Pe. Júlio Lancelotti
Pe. Júlio Lancelotti: “A população de rua deveria receber o status de refugiada"

Vozes da rua

Júlio Lancelotti provocou os presentes com uma reflexão sobre o tema do evento: “Que vozes? Temos diversas vozes na cidade e algumas extremamente silenciadas”. Ele enxerga os grandes centros urbanos como espaços de conflito onde uma parcela da população é simplesmente esquecida. O padre lembrou de Rafael Braga, a única pessoa a ser condenada e presa após as manifestações de 2013. Rafael era também, não curiosamente, um morador de rua.

Na visão dele, a contemporaneidade significa, para os moradores de rua, a completa falta de escolhas. “A população pobre não escolhe que horas vai deitar ou levantar, o que vai comer e o que vai vestir. Vive num regime semi-aberto de prisão.” Nas grandes cidades, estas pessoas têm sua sexualidade, afetividade e liberdade negadas.

Mas a negação não se resume à subjetividade. O padre acredita que os espaços da cidade também são recusados a essas pessoas.

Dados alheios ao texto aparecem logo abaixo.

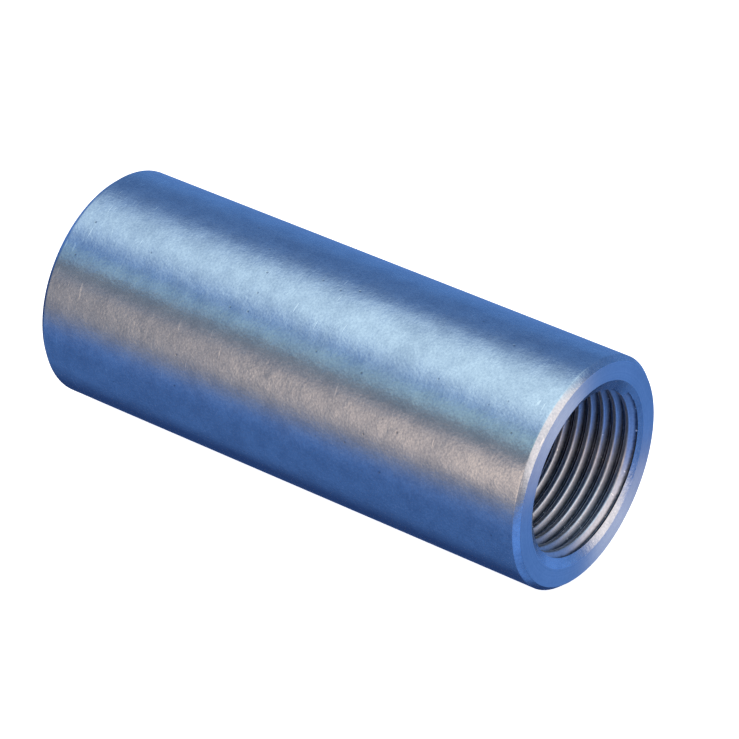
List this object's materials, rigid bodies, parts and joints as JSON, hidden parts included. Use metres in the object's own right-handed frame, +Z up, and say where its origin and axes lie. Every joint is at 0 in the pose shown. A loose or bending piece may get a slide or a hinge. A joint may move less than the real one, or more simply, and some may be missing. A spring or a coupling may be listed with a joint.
{
  "type": "threaded sleeve coupler",
  "caption": "Plain round steel sleeve with a fine right-hand thread right through its bore, countersunk mouths and chamfered outer edges; joins threaded bars end to end.",
  "frame": {"origin": "on the bore's axis, in the middle of the sleeve's length", "axes": "+X along the bore, +Z up; the sleeve lies on its side"},
  "size_m": [0.08, 0.033, 0.033],
  "materials": {
    "satin_steel": "bright satin turned steel with a fine grain"
  },
  "bodies": {
    "root": {"sleeve": "satin_steel"}
  },
  "joints": []
}
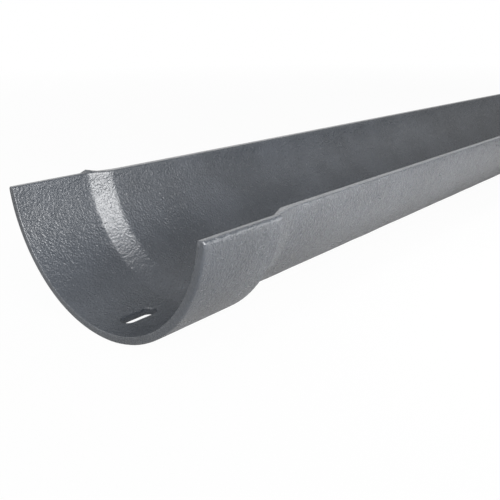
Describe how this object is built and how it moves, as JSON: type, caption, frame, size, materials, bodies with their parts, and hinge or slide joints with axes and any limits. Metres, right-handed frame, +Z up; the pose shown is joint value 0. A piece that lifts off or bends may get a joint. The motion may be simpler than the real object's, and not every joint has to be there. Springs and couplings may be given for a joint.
{
  "type": "gutter section",
  "caption": "Half-round cast gutter length, open at the top, with a socket and slotted bolt hole at one end and a plain drilled spigot at the other.",
  "frame": {"origin": "under the middle of the gutter's length, on the level surface that the socket's bottom rests on", "axes": "+X along the gutter from the socket's mouth to the spigot end, +Y across it, +Z up out of its open side"},
  "size_m": [1.874, 0.1332, 0.0613],
  "materials": {
    "painted_casting": "grey paint, satin to semi-gloss, over the fine pebbled skin of a sand casting"
  },
  "bodies": {
    "root": {"half_round_gutter": "painted_casting"}
  },
  "joints": []
}
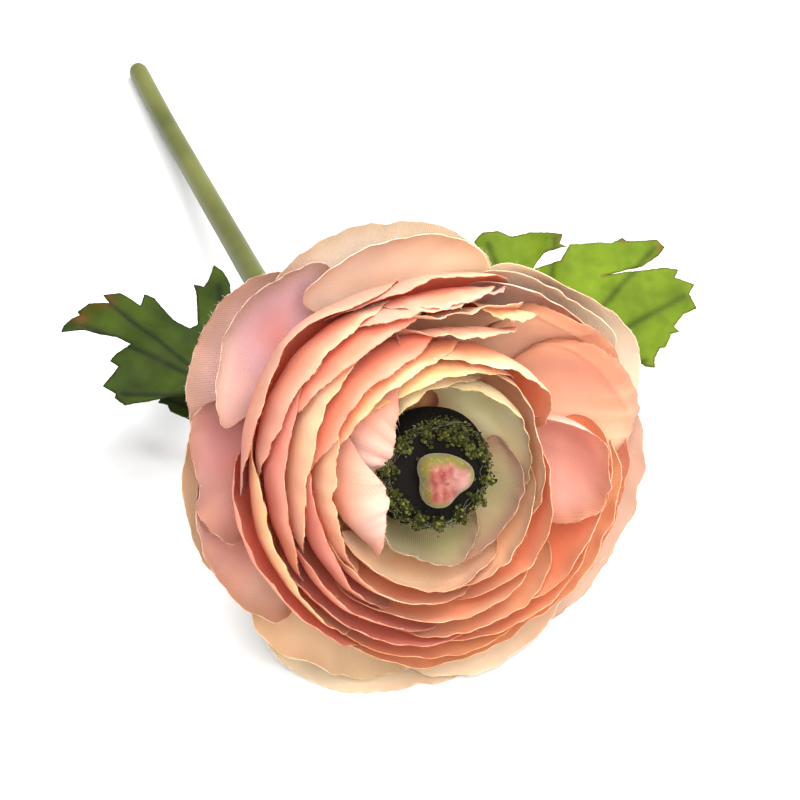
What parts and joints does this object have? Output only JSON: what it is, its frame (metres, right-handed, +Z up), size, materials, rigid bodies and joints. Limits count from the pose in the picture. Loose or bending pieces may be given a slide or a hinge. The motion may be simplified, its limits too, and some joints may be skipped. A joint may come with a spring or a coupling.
{
  "type": "artificial ranunculus flower",
  "caption": "Single artificial ranunculus bloom of layered fabric petals round a dark eye, on a cut moulded stem with leaves, lying on a surface.",
  "frame": {"origin": "on the table, in the middle of the flat spot that the bloom rests on", "axes": "+Z up from the table; +Y from the bloom along the stem to its cut end; the face looks towards -Y and up"},
  "size_m": [0.1128, 0.2023, 0.0728],
  "materials": {
    "stem_plastic": "olive green moulded plastic with a soft satin surface",
    "calyx_plastic": "leaf green moulded plastic",
    "petal_guard_fabric": "woven polyester, dyed dusty rose to peach with a cream frayed edge",
    "petal_middle_fabric": "woven polyester, dyed coral and apricot, deeper orange at the foot",
    "petal_inner_fabric": "woven polyester, dyed peach to butter cream",
    "petal_heart_fabric": "woven polyester, dyed cream to celery green with a blush edge",
    "eye_flock": "black flocked core",
    "stamen_moss": "mossy olive green flocked stamens",
    "knob_flock": "pink knob with a green edge, lightly flocked",
    "leaf_dark_fabric": "printed dark green fabric with rusty tips",
    "leaf_light_fabric": "printed light green fabric with fine veins"
  },
  "bodies": {
    "root": {"stem": "stem_plastic", "calyx": "calyx_plastic", "petal_round_01": "petal_guard_fabric", "petal_round_02": "petal_guard_fabric", "petal_round_03": "petal_middle_fabric", "petal_round_04": "petal_middle_fabric", "petal_round_05": "petal_middle_fabric", "petal_round_06": "petal_inner_fabric", "petal_round_07": "petal_inner_fabric", "petal_round_08": "petal_inner_fabric", "petal_round_09": "petal_heart_fabric", "petal_round_10": "petal_heart_fabric", "eye": "eye_flock", "stamens": "stamen_moss", "knob": "knob_flock", "leaf_left": "leaf_dark_fabric", "leaf_right": "leaf_light_fabric", "leaf_small": "leaf_dark_fabric"}
  },
  "joints": []
}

Quando passam pelas regiões nobres da capital, elas são obrigadas a encarar um universo de espaços que não podem acessar. Ele defende ainda que as únicas vozes ouvidas são as dos poderosos, dos que pretendem acalmar ou suprimir as revoltas que nascem na cidade.

Dado o contexto de exclusão completa que rege a vida da população que vive nas ruas da cidade, Lancelotti defende que ela deveria receber o status de refugiada. Pessoas que são indesejadas em todos os espaços e tratadas constantemente como uma ameaça pelas forças de segurança não poderiam receber outro título: “Eles são refugiados, mas dentro do espaço urbano”.

Todos os participantes da mesa concordam que inexiste um espaço que possibilite a união entre as mais diversas mobilizações populares. Para eles, as lutas pelos direitos dos moradores de rua, dos sem teto e dos que precisam do transporte público, gratuito e irrestrito carecem de um espaço comum de debate para que ações conjuntas e contundentes possam ser tomadas.